Son muchas las películas de animación de Pixar que me han llegado al corazón por su especial sensibilidad, su derroche de imaginación y su tecnología tan sorprendente, pero los personajes de Madagascar en particular constituyen una inagotable fuente de humor y placer para mí. La 1ª vez que los vi me mareaba esa frenética actividad suya, moviéndose como una exhalación de un lado para otro, dando voces y haciendo aspavientos. Pero luego empezaron a formar parte de mi imaginario personal, por su forma de hablar y de ser y sus rocambolescas historias, terminando por convertirse en parte integrante de un mundo que evoco siempre que deseo reir o soñar.
Me conmueve la tierna e ingenua visión que tienen de la vida estos seres atrapados en un zoo en medio de una gran ciudad como Nueva York, que parecen no añorar su falta de libertad porque nunca la han conocido. Teniendo un lugar donde cobijarse, aunque sea de cemento, y comida asegurada a diario, les es suficiente. Álex, el león, ha perdido sus instintos salvajes, acostumbrado a hacer las gracias que el público visitante le pide y aplaude, como un trabajo que tiene sus horarios y sus servidumbres, aunque a él parece divertirle.

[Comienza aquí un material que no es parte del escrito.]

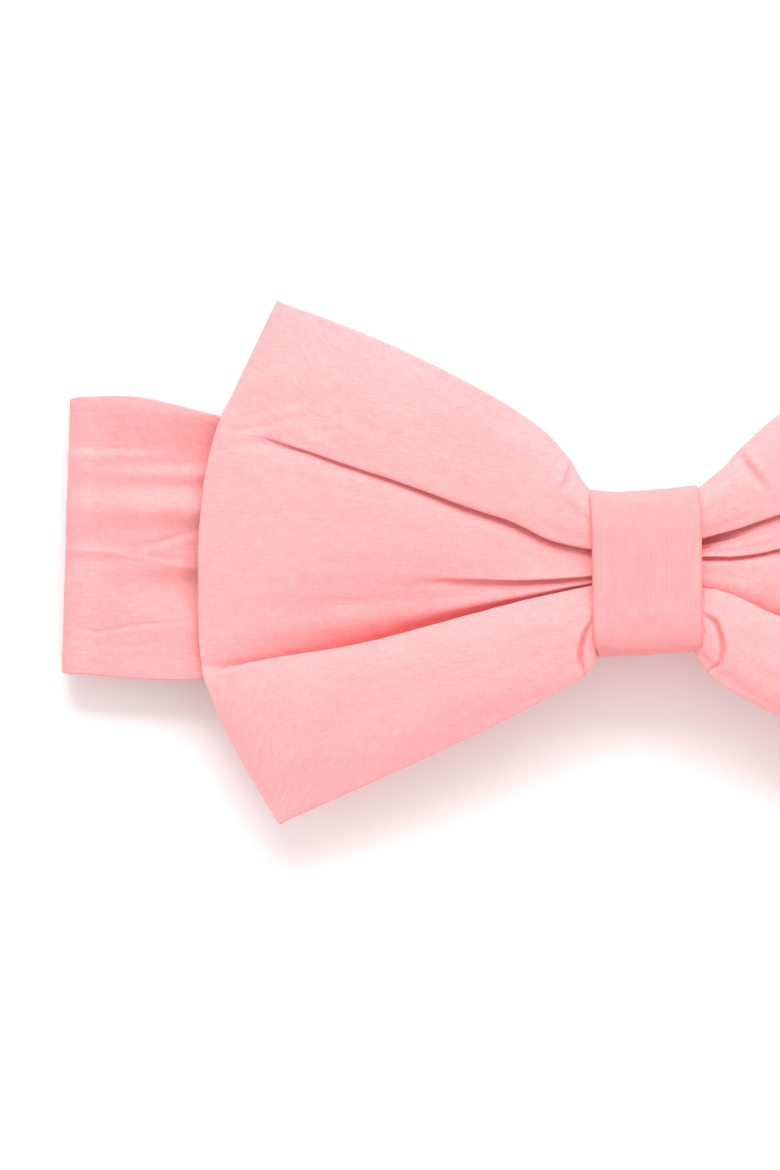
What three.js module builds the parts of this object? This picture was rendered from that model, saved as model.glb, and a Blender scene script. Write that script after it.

Cuando por fin salen de allí, siguiendo a Martin, la cebra, que quiere conocer la jungla, su llegada a la estación central es apoteósica. La anciana con gafas de culo de vaso que surge de repente de unas escaleras exhibe una fuerza descomunal e inesperada al sacudir con su bolso a base de bien a Álex, al sentirse amenazada por él. Son unas imágenes con las que me desternillo siempre que las veo.
Al arribar a Madagascar, de esa forma tan rocambolesca, arrastrados por las corrientes marinas metidos en cajas después de que naufragara el barco en el que viajaban, y su tremenda desorientación a cerca de dónde están, me conmueven, porque es como si volvieran a nacer, como si el destino les hubiera dado una 2ª oportunidad para vivir una vida más auténtica y ser felices. En su desconocimiento del mundo real, y al ser la primera vez que experimentan aquello, son como niños pequeños, no tienen referencias. Quién no se ha sentido así alguna vez.
Las trifulcas entre Álex y Martín son la monda, cómo compiten en la playa por ser el que mejor haga la choza o el que consiga encender el fuego más grande. Ellos, junto con Gloria, la hipopótama tan enorme y tan tierna, y Melman, la jirafa alocada, descubrirán no sin muchos recelos y sobresaltos ese mundo salvaje que hasta entonces desconocían, selvas intrincadas, una curiosa tribu de lémures histriónicos, praderas de hierba y flores (un paraíso en la Tierra), y sobre todo: aprenderán a valerse por sí mismos, a no reprimir ni avergonzarse de sus instintos, y a disfrutar de la libertad con todas sus consecuencias.
Hasta los pingüinos, peculiar banda pseudomafiosa, únicos, desternillantes, han renunciado a su hábitat natural para pasarse al clima cálido. Cuando regresan a la gelidez del polo deciden volver inmediatamente a la playa, después de medio segundo de reflexión, pertrechados con tumbonas, gafas de sol y crema bronceadora. En esta película abundan los contrastes, el estar fuera de lugar y sin embargo contentos.
Esta historia es ejemplificante para nosotros, los humanos, que vivimos encerrados en la gran ciudad en casas reducidas con trabajos rutinarios, llevando una existencia a medias por temor a descubrir qué hay más allá de los estrechos muros de nuestra paralizante cotidianeidad. Lo de tomarse un año sabático, como hacen algunos, no es suficiente. Hay que cambiar el chip, conocer otros lugares, otras personas, otras formas de vivir, y no sólo por una temporada: deberíamos romper las cadenas que nos atan a la seguridad artificial en la que nos movemos y atrevernos a experimentar cosas nuevas, a existir con plenitud, intensamente.
Seamos como los personajes de Madagascar, así de espontáneos, de honestos, de libres. Venzamos nuestros temores, como hicieron ellos.